WCRA recommends that Civil Rule 80 be changed to allow parties to engage certified court reporters where a superior court has elected to use only an electronic recording. WCRA appreciates that electronic recordings can be a less expensive method of recording oral proceedings in the first instance. However, electronic recordings have several significant drawbacks. First, the recording system can fail, which in the worst case may require a new trial, a hugely expensive risk for litigants. Second, even if the system functions properly, an appellant will often have to pay more for a verbatim report of proceedings based on an electronic recording than one derived from stenographic notes. The reason is that a court reporter or transcriptionist must spend significantly more time transcribing recorded testimony than live testimony. Third, in multiday trials, litigants often want same day transcripts in order to prepare for subsequent days. If a proceeding is only recorded electronically, that recording must be obtained and then be transcribed by the court reporter after the trial day has ended, doubling the time required for a party to receive a transcript. Thus, while electronic recordings may reduce court costs they can significantly increase costs for litigants.

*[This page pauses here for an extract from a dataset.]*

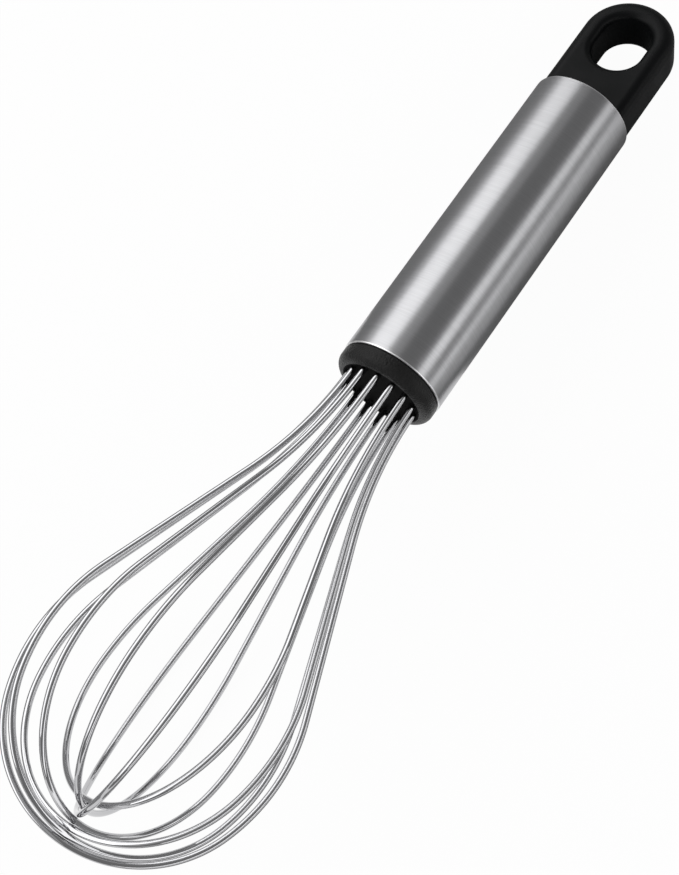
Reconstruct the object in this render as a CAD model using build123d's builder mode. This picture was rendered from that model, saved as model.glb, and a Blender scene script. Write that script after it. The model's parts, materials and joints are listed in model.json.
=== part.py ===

Therefore, if a party is willing to bear the cost of engaging a court reporter, Rule 80 should not prevent that party from doing so.
D. Hearing: WCRA does not request a hearing.
E. Expedited Consideration: WCRA does not request expedited consideration.
SUGGESTED CHANGE TO CIVIL RULE 80
(d) Supplemental Stenographic Record. If the superior court elects to record a proceeding solely by means of an electronic recording device, any party may, at its own expense, engage a certified court reporter to record the proceeding stenographically. Where a proceeding has been recorded both electronically and by a certified court reporter, either form of record, or both, may be used to create the verbatim report of proceedings for appellate review under RAP 9.2.
Reviser's note: The typographical error in the above material occurred in the copy filed by the state supreme court and appears in the Register pursuant to the requirements of RCW 34.08.040.